I've built the following murphy bunk bed:
It rotates around the circles (the fulcrum) into a closed position:
I decided to buy gas springs (the retracting kind) to assist in closing the bed. Using the measurements from the picture,
from what I understand, the calculation would be:
force = 110*(35.8125)/11.4375 = 344.43
At this point, I was feeling pretty savvy and bought two springs that had 150 lbs of force, thinking this would be perfect. But I had a problem–instead of naturally falling open as I expected, it required all 200 pounds of me at the edge of the bed to get it to budge.
So where am I going wrong?
Best Answer
It's going to take 71.5 pounds of force pulling straight out from the wall in order to begin moving the bed downwards. The required force will actually increase a bit as the door begins to rotate and the tension from the gas springs becomes closer to perpendicular to the bed frame, and then the force required will begin to let off as you reach closer to the bed's horizontal position.
So even if you're putting all 200 pounds of your own weight into getting it started, a good portion of that force is going down through the bed frame to the hinge, which will just add more rotational friction and cause it to be more difficult to open.
If I have time later, I can try to recommend a different mounting point for the gas springs that will alleviate some of this problem. I can tell you right now that the more acute the angle the gas spring makes with the bed when stowed, the easier it will be to get it moving downward. Then you'll have more of your weight working for you as the bed passes through perpendicular with the gas spring.
Here's the force profile for various angles and bed weights. The point where it dips negative is when the force exerted by the gas springs is not enough for the bed to be lifted, and you'll need to assist it that much to stow it upright. (All you other engineers out there on DIY.SE, feel free to make sure I didn't make any stupid mistakes. The angle graph looks right to me, but then again, there's some pretty tedious trig to get that monster formula.)
The weights listed in the graph are for actual bed weights - if you took the whole assembly off the wall and threw it on a freight scale, not the force you experienced while lifting up one side of it. The forces (colors) are the perpendicular forces required to pull the bedframe down into a useable position. Where they go negative is the area you'd have to lift the bed up to get it back in the stowed position.
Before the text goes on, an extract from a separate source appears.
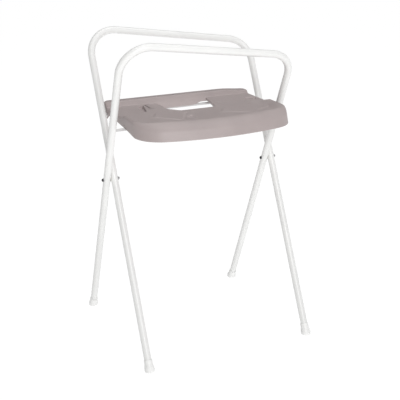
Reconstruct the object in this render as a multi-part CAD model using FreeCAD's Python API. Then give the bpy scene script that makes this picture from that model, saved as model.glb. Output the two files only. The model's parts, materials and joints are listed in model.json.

Since you've already bought the gas springs, the best option may be to change the geometry of how they're mounted instead of looking for a different load capacity. Here are some graphs that give the required pull down (rather sideways) force to open the bed and then the lift force required to stow the bed. Note that it's for an assumed 220 lb bed, since I ran out of dimensions to graph things on. Hopefully these plots will allow you to make a decision on what tradeoffs you want to accept if you rearrange the gas springs mounting point on the frame. (You'll also need to check if the gas springs have the range of motion required beforehand too.) The vertical offset and horizontal offset are measured from the bed's pivot point on the frame (distances h and a in the second sketch, respectively).